= Task goal =
In the records below, find the line that contains "Keep writing the" and the line that contains "oval(HOOP, HOOP_PAD_R + 1.5 + inset, top)], ruled=True)". Set down exactly those lines and every line between them, and nothing more.

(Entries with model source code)
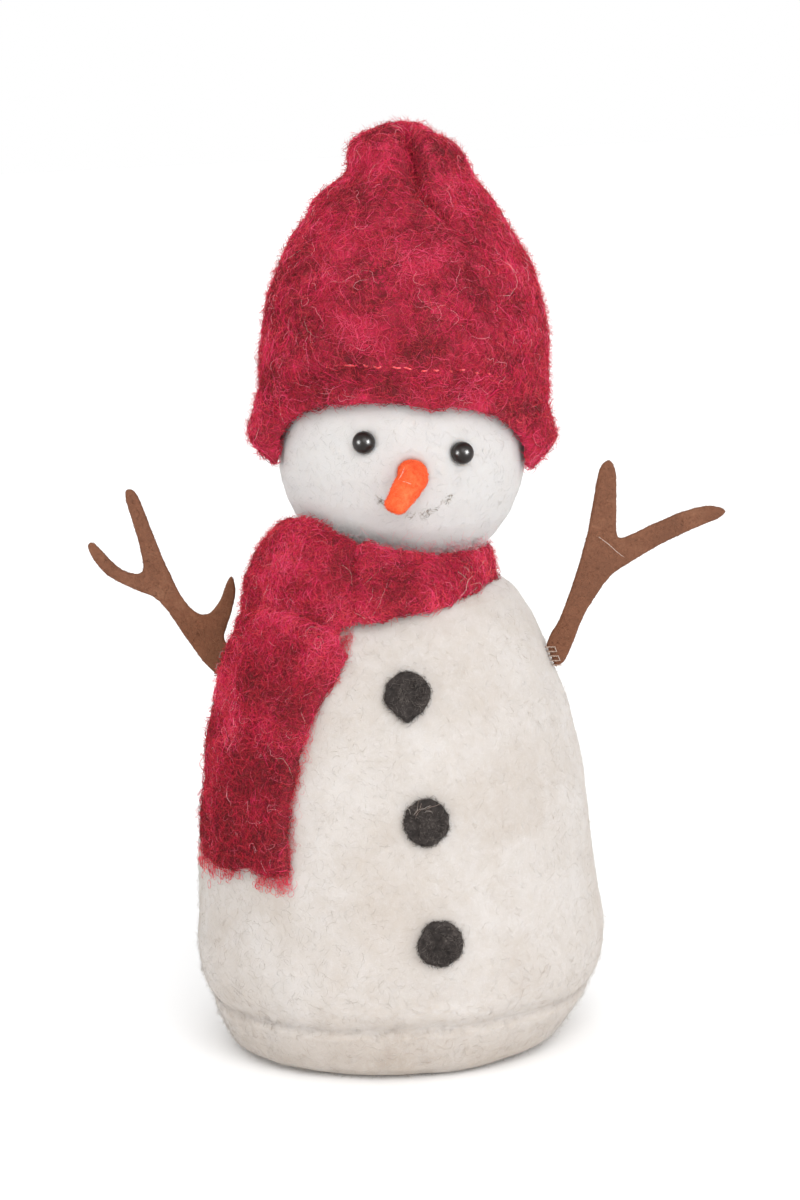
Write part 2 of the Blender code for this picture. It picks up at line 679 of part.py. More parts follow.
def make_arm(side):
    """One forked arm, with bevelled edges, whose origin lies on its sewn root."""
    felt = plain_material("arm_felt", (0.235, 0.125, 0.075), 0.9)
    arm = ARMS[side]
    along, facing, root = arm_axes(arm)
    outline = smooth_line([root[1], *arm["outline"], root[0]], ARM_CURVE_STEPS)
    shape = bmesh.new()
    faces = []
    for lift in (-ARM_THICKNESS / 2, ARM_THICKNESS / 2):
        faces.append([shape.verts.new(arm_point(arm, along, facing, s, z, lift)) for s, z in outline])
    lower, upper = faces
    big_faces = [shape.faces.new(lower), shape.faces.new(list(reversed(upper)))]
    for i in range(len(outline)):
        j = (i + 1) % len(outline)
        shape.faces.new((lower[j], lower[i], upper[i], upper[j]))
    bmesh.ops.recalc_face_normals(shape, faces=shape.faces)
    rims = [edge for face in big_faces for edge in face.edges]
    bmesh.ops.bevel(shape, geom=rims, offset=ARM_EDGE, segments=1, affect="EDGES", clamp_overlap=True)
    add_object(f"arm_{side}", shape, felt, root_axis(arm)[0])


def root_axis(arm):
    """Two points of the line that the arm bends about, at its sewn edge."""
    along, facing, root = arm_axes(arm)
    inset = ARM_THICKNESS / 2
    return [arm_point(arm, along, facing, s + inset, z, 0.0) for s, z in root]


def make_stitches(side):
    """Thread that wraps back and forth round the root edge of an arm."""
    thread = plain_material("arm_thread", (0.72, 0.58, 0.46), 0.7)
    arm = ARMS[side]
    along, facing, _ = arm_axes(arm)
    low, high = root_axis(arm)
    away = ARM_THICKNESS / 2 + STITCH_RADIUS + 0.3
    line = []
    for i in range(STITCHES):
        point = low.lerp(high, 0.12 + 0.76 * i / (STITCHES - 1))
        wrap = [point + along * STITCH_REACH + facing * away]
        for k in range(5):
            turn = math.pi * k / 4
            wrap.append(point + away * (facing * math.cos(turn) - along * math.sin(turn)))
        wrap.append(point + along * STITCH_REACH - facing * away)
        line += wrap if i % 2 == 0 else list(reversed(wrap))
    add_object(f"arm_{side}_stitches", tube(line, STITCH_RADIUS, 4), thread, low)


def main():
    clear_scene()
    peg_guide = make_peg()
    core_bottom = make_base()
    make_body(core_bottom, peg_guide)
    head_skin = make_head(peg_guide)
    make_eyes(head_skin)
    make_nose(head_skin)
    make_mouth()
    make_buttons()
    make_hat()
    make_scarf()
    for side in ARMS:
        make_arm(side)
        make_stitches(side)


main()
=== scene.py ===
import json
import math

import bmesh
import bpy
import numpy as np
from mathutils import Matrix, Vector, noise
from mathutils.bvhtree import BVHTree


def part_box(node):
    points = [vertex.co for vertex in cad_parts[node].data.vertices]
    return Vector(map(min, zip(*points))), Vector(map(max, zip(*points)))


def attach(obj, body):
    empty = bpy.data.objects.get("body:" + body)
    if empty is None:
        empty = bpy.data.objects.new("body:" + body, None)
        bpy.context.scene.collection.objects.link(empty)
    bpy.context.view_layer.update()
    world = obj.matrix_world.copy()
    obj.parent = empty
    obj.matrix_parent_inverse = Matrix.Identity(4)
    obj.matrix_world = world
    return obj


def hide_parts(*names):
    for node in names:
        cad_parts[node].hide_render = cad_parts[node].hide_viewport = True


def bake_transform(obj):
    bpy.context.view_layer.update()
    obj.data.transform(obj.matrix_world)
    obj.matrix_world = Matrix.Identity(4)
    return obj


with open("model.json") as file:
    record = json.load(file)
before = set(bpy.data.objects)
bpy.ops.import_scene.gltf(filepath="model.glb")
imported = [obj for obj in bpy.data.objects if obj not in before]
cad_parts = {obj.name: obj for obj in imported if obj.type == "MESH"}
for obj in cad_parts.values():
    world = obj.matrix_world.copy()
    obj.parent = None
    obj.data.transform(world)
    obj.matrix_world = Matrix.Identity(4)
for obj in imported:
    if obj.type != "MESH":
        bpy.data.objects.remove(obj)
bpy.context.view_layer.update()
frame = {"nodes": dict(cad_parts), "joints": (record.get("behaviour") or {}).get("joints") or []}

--

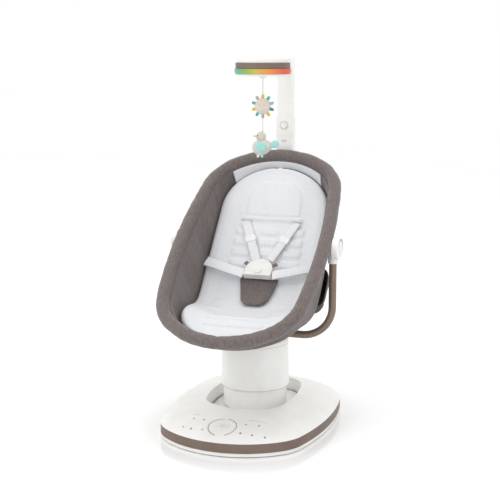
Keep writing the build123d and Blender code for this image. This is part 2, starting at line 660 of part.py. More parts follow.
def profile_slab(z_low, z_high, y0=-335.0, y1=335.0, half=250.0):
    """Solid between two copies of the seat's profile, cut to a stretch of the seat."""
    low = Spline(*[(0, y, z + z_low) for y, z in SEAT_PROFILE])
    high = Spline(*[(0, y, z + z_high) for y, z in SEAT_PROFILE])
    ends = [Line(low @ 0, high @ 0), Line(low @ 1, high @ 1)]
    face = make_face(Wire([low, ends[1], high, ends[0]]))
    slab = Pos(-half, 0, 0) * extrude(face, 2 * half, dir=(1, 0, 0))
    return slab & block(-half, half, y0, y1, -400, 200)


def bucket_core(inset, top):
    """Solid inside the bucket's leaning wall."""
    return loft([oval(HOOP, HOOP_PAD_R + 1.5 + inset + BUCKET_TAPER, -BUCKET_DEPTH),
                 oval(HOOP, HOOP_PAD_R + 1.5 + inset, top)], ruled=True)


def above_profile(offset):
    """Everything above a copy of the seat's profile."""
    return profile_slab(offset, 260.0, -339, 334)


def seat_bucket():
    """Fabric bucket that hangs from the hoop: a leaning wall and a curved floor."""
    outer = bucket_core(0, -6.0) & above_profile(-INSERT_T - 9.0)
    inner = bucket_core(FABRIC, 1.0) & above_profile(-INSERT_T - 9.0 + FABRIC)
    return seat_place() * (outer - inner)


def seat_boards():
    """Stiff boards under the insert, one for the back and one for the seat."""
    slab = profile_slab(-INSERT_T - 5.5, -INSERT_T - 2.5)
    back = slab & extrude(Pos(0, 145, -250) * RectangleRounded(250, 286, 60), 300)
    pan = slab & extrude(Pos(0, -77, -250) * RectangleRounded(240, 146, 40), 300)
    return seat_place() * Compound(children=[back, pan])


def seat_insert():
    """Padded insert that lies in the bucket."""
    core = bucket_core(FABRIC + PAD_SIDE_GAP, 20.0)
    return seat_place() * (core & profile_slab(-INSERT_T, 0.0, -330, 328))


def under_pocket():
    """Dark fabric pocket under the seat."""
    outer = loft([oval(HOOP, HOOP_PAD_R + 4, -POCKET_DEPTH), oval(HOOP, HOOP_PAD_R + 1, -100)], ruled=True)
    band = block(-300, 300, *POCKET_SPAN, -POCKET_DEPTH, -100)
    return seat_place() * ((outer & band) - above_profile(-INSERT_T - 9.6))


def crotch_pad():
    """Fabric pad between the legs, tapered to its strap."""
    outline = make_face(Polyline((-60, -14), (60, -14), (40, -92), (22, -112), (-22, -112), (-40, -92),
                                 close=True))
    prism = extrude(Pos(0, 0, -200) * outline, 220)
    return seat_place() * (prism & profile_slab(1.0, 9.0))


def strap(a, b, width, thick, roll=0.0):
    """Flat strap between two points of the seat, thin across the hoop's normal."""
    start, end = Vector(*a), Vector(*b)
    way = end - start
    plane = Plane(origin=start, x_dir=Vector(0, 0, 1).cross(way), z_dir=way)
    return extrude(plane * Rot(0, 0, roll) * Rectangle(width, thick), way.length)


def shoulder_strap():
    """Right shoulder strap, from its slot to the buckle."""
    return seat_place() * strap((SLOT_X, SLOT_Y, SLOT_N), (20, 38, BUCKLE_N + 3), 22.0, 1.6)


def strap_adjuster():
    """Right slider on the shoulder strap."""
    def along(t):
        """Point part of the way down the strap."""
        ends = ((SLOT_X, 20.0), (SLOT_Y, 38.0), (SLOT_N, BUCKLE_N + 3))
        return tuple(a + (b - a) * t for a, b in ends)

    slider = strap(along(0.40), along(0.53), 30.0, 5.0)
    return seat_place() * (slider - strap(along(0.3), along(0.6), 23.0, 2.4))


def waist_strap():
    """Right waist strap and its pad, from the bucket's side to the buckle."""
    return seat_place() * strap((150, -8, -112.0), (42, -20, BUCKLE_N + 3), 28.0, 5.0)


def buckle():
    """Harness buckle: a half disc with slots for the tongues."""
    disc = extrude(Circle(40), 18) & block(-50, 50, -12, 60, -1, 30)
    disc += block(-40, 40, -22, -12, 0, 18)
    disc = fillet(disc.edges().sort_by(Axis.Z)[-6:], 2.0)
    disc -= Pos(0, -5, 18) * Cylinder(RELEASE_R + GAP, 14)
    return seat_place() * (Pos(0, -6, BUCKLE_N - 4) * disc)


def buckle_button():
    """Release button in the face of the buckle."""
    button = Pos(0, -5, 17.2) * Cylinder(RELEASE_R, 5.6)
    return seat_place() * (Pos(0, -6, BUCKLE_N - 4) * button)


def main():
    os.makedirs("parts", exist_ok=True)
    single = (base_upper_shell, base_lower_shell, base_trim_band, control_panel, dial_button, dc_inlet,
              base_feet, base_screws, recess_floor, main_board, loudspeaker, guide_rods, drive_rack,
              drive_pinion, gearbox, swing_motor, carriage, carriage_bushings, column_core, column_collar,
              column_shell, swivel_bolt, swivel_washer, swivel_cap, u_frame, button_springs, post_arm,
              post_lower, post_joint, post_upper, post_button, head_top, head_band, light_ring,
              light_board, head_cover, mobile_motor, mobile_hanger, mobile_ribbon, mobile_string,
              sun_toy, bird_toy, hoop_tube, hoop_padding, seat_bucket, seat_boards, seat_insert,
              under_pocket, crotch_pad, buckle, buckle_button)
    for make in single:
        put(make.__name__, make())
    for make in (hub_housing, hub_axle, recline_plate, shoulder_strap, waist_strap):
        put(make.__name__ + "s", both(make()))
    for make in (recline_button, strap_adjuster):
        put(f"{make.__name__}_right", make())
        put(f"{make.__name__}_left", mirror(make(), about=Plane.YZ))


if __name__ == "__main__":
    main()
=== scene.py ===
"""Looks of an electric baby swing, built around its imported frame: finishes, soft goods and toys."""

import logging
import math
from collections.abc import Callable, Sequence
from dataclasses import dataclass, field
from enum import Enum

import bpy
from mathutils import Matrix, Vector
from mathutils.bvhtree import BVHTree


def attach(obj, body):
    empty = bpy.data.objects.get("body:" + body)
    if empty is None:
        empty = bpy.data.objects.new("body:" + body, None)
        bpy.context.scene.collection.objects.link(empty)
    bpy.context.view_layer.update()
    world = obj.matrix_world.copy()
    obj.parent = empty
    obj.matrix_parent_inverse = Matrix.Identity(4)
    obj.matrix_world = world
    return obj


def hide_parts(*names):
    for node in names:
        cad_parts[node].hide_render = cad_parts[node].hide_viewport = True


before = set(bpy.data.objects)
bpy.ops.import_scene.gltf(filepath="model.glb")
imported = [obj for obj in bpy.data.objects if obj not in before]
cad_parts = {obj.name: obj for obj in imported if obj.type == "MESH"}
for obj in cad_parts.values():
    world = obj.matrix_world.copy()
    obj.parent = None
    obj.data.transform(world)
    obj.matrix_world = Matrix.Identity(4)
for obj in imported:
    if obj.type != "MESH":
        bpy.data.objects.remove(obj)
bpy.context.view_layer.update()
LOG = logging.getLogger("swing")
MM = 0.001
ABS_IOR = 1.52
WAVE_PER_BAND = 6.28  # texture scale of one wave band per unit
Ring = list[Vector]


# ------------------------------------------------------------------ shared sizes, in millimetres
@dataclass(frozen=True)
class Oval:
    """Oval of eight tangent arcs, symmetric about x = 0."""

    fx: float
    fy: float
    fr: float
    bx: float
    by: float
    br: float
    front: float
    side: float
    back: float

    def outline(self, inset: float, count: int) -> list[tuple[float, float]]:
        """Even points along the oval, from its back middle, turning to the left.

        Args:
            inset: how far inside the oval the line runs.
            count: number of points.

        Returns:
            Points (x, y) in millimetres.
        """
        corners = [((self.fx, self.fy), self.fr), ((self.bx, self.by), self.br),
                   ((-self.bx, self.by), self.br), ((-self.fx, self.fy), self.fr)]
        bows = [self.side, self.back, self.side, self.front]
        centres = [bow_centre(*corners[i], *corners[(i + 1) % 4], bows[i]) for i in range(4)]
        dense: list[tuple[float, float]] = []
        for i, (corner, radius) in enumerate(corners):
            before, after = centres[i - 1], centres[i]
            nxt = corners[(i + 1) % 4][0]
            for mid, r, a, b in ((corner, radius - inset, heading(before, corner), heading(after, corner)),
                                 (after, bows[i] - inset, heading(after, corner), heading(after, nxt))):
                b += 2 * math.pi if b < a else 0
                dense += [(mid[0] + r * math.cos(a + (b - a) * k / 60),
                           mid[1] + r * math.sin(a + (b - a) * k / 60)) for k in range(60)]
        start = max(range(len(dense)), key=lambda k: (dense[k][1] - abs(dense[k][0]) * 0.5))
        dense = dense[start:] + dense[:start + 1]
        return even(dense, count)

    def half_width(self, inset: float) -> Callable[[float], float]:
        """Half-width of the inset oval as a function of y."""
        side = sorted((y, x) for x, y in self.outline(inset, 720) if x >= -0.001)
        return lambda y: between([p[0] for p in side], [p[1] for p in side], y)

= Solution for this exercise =
Keep writing the build123d and Blender code for this image. This is part 2, starting at line 660 of part.py. More parts follow.
def profile_slab(z_low, z_high, y0=-335.0, y1=335.0, half=250.0):
    """Solid between two copies of the seat's profile, cut to a stretch of the seat."""
    low = Spline(*[(0, y, z + z_low) for y, z in SEAT_PROFILE])
    high = Spline(*[(0, y, z + z_high) for y, z in SEAT_PROFILE])
    ends = [Line(low @ 0, high @ 0), Line(low @ 1, high @ 1)]
    face = make_face(Wire([low, ends[1], high, ends[0]]))
    slab = Pos(-half, 0, 0) * extrude(face, 2 * half, dir=(1, 0, 0))
    return slab & block(-half, half, y0, y1, -400, 200)


def bucket_core(inset, top):
    """Solid inside the bucket's leaning wall."""
    return loft([oval(HOOP, HOOP_PAD_R + 1.5 + inset + BUCKET_TAPER, -BUCKET_DEPTH),
                 oval(HOOP, HOOP_PAD_R + 1.5 + inset, top)], ruled=True)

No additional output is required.